--- RECORD LIST ---

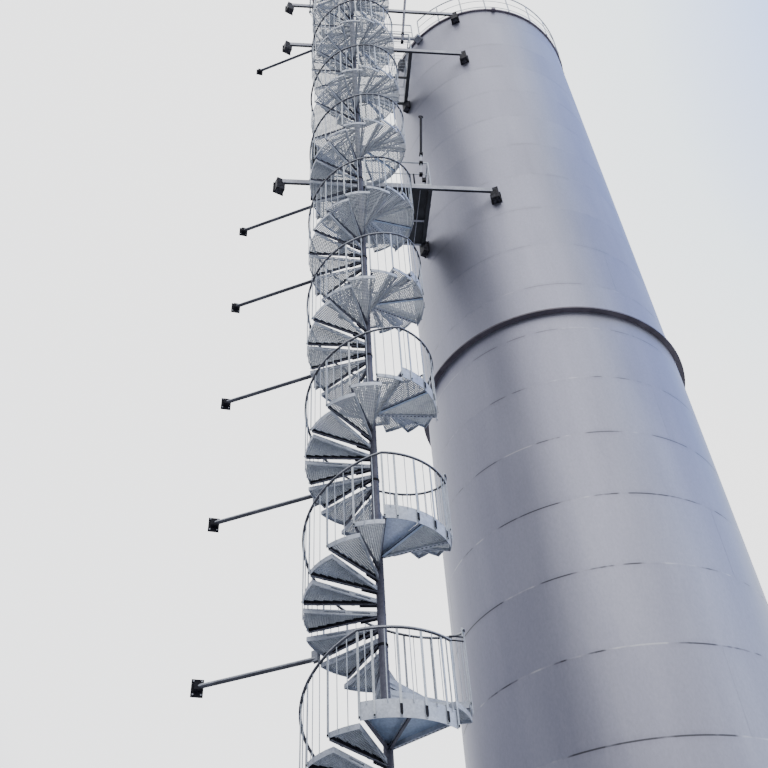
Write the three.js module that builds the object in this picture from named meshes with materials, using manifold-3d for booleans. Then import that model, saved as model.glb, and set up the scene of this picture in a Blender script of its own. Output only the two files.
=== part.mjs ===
// A tall vertical storage tank of stainless plate with its spiral access stair.
// Millimetres, +Z up. The origin is the centre of the tank's floor, on the ground.
// +X runs along the cross beams, away from the stair, and the stair stands at -X, -Y.
import * as THREE from "three";
import { mergeVertices } from "three/addons/utils/BufferGeometryUtils.js";
import Module from "manifold-3d";

const wasm = await Module();
wasm.setup();

// Tank
const TANK_RADIUS = 2964;
const SHELL_THICKNESS = 24;
const SHELL_JOINTS = [6500, 12500, 18500, 24500];
const SHELL_TOP = 31500;
const TANK_SIDES = 48;
const FLOOR_RADIUS = 3014;
const FLOOR_THICKNESS = 16;
const GIRDER_UNDERSIDE = 16000;
const GIRDER_REACH = 133;
const RIM_REACH = 54;
const RIM_DEPTH = 60;
const ROOF_RISE = 520;
const ROOF_THICKNESS = 12;
const ROOF_RAIL_HEIGHT = 1100;
const JOINT_GAP = 0.3;

// The neighbouring tank that the cross beams and struts reach stands at this distance along -X.
const NEIGHBOUR_X = -7820;
const NEIGHBOUR_FACE = 2970;

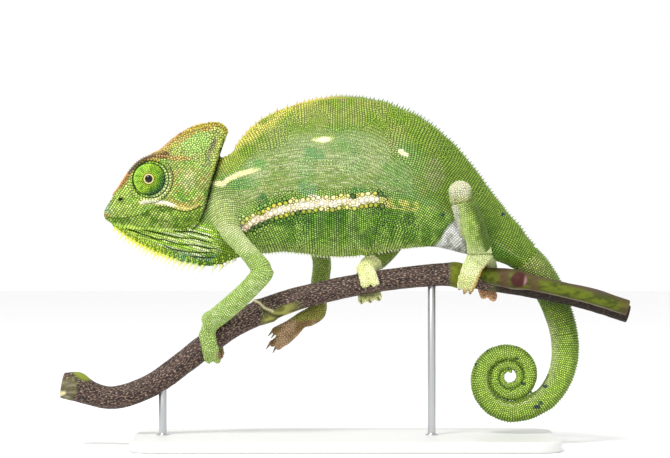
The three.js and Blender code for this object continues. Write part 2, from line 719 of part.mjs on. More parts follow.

---

WHAT IS NEEDED:
Copy out every line from the records that has the word "with".

RESPONSE:
Write the three.js module that builds the object in this picture from named meshes with materials, using manifold-3d for booleans. Then import that model, saved as model.glb, and set up the scene of this picture in a Blender script of its own. Output only the two files.
// A tall vertical storage tank of stainless plate with its spiral access stair.